When I built my first Stratus with the SZ 91, I knew something wasn't right when I bolted the halves together and the gap closed completely when I just turned the motor over by hand a few times. After that is when I started looking for the problem. This is where I think some people give MA a bad rap. They can't help the fact that manufactuers make changes that affect parts in an existing kit. As Eric stated, the kits that ship from now on will have the correct collet and bottom plate so this won't happen. It's going to take something a lot bigger than a collet problem to fly anything but MA.

saary
06-26-2006, 03:30 PM
i just got my kit. how can i define if i have the new collet for the sz or the standard collet? incase that i have the standard collet, how deep should i drell the collet to set correctly on the crank shaft?

Wayne
06-26-2006, 04:16 PM
The lower collet needs to fit all the way down the crankshaft. It should be a firm fit, not loose and not so tight you can't push it on by hand. The upper collet needs to fit SLIGHTY looser. We're not talking falling off loose, but it needs a slight amount of wiggle rooom. That top collet, without the fan in place, should easily slip onto the crank all the way to where the collet has the internal collar.

Wayne

Aviation addict
06-26-2006, 04:59 PM
I so wish I'd read all this last night. I've just spent the whole day cursing the fact that I couldn't get anything better than 0.002. Most of the time I had 5 thou +. My Kit was shipped to Ricks 2 weeks ago then straight to me but I seem to have the old OS collet.
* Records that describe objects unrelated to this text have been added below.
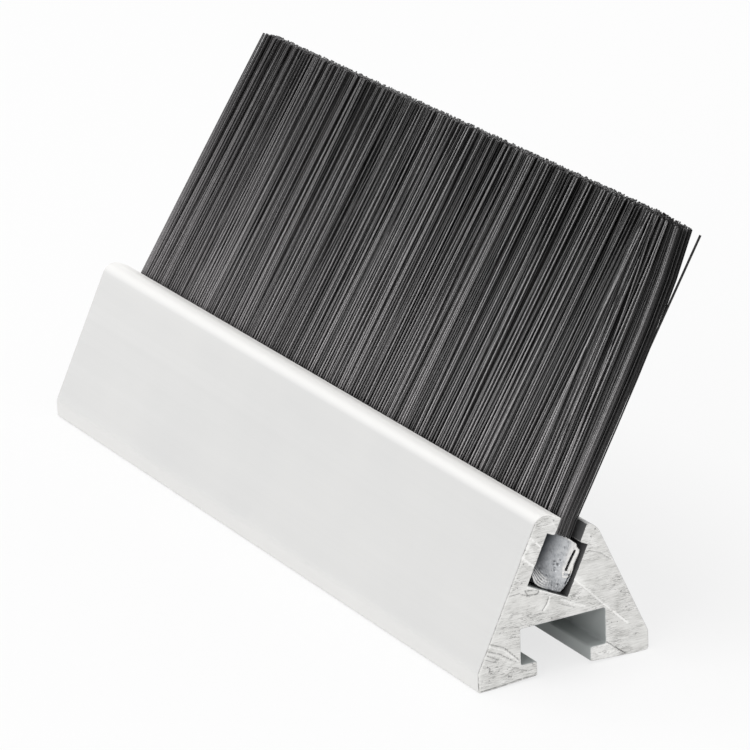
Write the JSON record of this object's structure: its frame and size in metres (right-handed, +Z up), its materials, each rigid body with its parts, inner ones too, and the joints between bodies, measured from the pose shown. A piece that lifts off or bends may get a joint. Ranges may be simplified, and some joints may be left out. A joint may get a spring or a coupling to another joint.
{
  "type": "brush seal strip",
  "caption": "Short strip brush in an A-shaped extruded aluminium holder with a tilted pocket and a T-slot base, used as a safety or sealing brush.",
  "frame": {"origin": "centre of the bounding box in X and Y, on the plane of the feet", "axes": "+X along the strip towards the pinched end of the brush channel, +Z up from the feet, and the brush leans towards +Y"},
  "size_m": [0.1, 0.0286, 0.0456],
  "materials": {
    "holder_extrusion": "satin anodised, with a sawn end",
    "brush_channel": "galvanised",
    "core_wire": "drawn wire",
    "bristles": "black nylon filament"
  },
  "bodies": {
    "root": {"holder_extrusion": "holder_extrusion", "brush_channel": "brush_channel", "core_wire": "core_wire", "bristles": "bristles"}
  },
  "joints": []
}
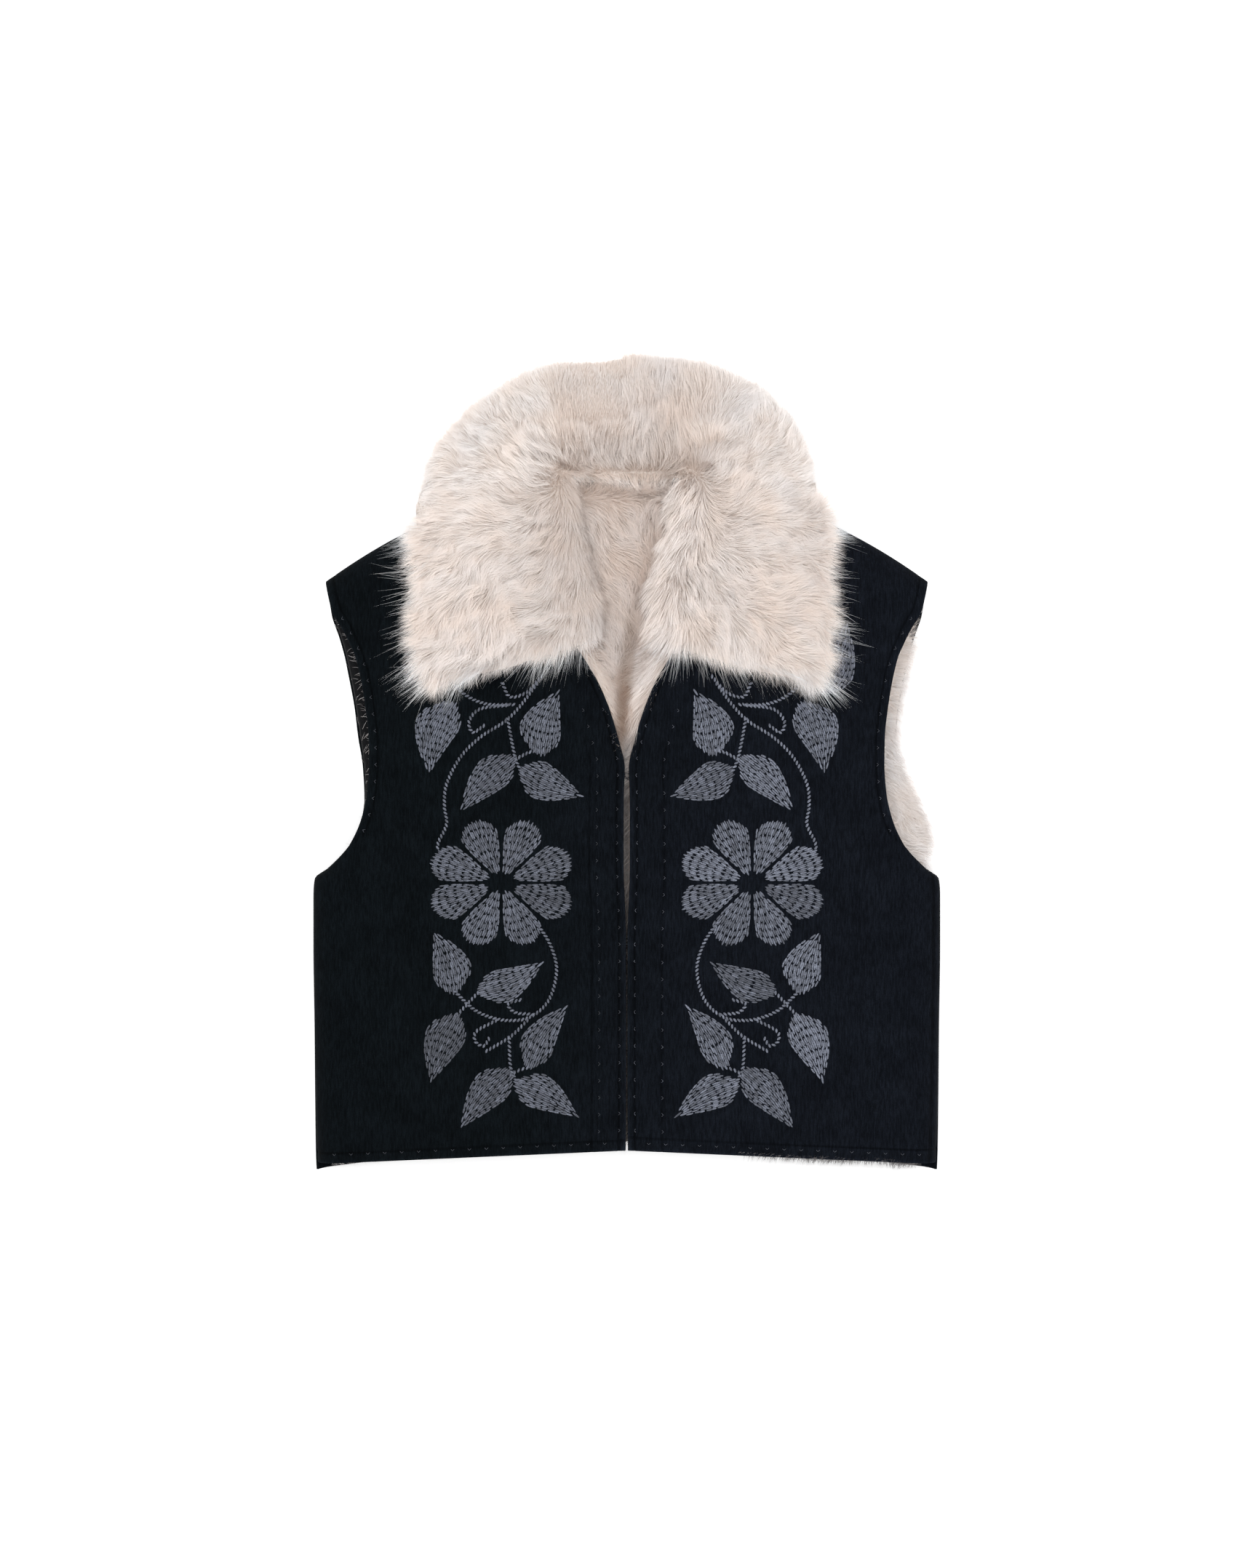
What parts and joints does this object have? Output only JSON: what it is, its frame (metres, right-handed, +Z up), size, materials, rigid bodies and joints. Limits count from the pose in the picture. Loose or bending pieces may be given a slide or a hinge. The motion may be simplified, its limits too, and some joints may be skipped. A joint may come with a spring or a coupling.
{
  "type": "fur vest",
  "caption": "Cropped sleeveless vest of dark felted cloth, fur lined, with a wide fur collar folded down over both fronts, laid flat on its back.",
  "frame": {"origin": "middle of the vest's outline, on the surface it lies on", "axes": "+X to the wearer's left, +Y from the hem to the collar, +Z up from the surface; the underside of the back is at Z 0"},
  "size_m": [0.504, 0.6515, 0.0592],
  "materials": {
    "cloth": "near-black felted cloth with a short upright nap",
    "lining_fur": "long cream pile, greyer where it lies in shadow",
    "collar_fur": "long soft cream pile with a faint pink cast",
    "hooks": "black enamelled wire"
  },
  "bodies": {
    "root": {"back": "cloth", "back_lining": "lining_fur", "front_right": "cloth", "front_left": "cloth", "front_lining_right": "lining_fur", "front_lining_left": "lining_fur", "under_collar": "cloth", "collar": "collar_fur", "hook_1": "hooks", "hook_2": "hooks", "eye_1": "hooks", "eye_2": "hooks"}
  },
  "joints": []
}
I'm going to have another go now. What a day!

Aviation addict
06-26-2006, 06:41 PM
The best idea is to call MinAir and get a new bottom plate for the SZ. You then will just bolt the motor to the new plate (NO SPACER) and you will be good to go. This also assumes you use the Stock OS drive washer between the fan and motor. The new plate is the right thickness, relief cut for Hatori pipes, and has 3mm mount holes in it. It is the correct engine mount for the OS SZ motor.

How do I tell if my base plate is the SZ one or C Spec? Anyone got a picture of the SZ plate please? This is my first MA model and not having the right parts for my engine of choice will be a bit disappointing if that becomes the case.

The (SZ related) top collet already caught me out, is it just the base plate aside from that to look out for when using the SZ or is there more....? Cheers.

DavidH
06-26-2006, 06:52 PM
http://www.miniatureaircraftusa.com/Store/proddetail.asp?prod=126%2D32

126-32 SZ Motor Plate.

The ones I have seen have SZ engraved into them. The lighter color looking area is where the engine will mount. It has been machined down to fit the SZ.

David

Aviation addict
06-27-2006, 04:25 AM
Thanks David. My plate looks just like the one in the link. It doesn't have anything engraved on it but hopefully its the right one. It has the lighter grey machined area.

saary
07-23-2006, 06:21 AM
The goal is not to go nuts and make this too loose. But, as you know the top collett has an inside lip, and that lip need to sit sqaurely on the crankshaft where the step is. That part is where the run-out is zero.



should the lip sit on the curved area in the crankshaft where the shaft sloops from 10mm to 8mm?

Wayne
07-24-2006, 04:29 AM
Yes, when you put the collet on the crank without the fan it needs to sit on that lip.

Wayne

saary
07-24-2006, 04:47 AM
where do you indicate the fan? from front surface or inside or must be both :bomb:

Alfred
07-24-2006, 05:24 AM
Dial indidcate it here:

On the Stratus, that would be the Fan hub

http://www.helifreak.com/attachment.php?attachmentid=7550&d=1153733070

saary
07-24-2006, 05:52 AM
i have 001 runout on the outside of the fan hub and 001 in the hub surface and 002 in the inside of the fan hub. will this be fine. this is the closest i can get :arggg:

Alfred
07-24-2006, 06:03 AM
It's the inside where the ball goes that is the most importened. The others are partially compensated by the 2 dampers and the Fan/clutch gap.
Do it just like in the photo and go for maximum accuracy you can get.
By the way, a metric Dial Indicator will give you a higher resolution.

saary
07-24-2006, 06:22 AM
what is the maximum acceptable runout i can have inside the fan hub?

Mercuriell
06-15-2008, 02:44 AM
I've just assembled and dialled in (http://video.helifreak.com/?subpath=mercuriell&filename=Stratusdialhub.wmv)two fan hubs on BW Special Stratus' - no way would it dial in less than 2.5 thou unless I drilled out the outer recessed collet to 8mm to make it looser on the threaded crankshaft. I also burnished the smooth first bit of crankshaft so that the inside collet was a firm but sliding fit - doing this the hub was adjustable during nut tightening and I got the run out down to less than 0.8 thou.

Ed W
06-24-2008, 01:57 PM
The easy fix to the fan/collet problem is to buy the Maryland Machine fan and spend your valuable time doing something other than tinkering with the fan.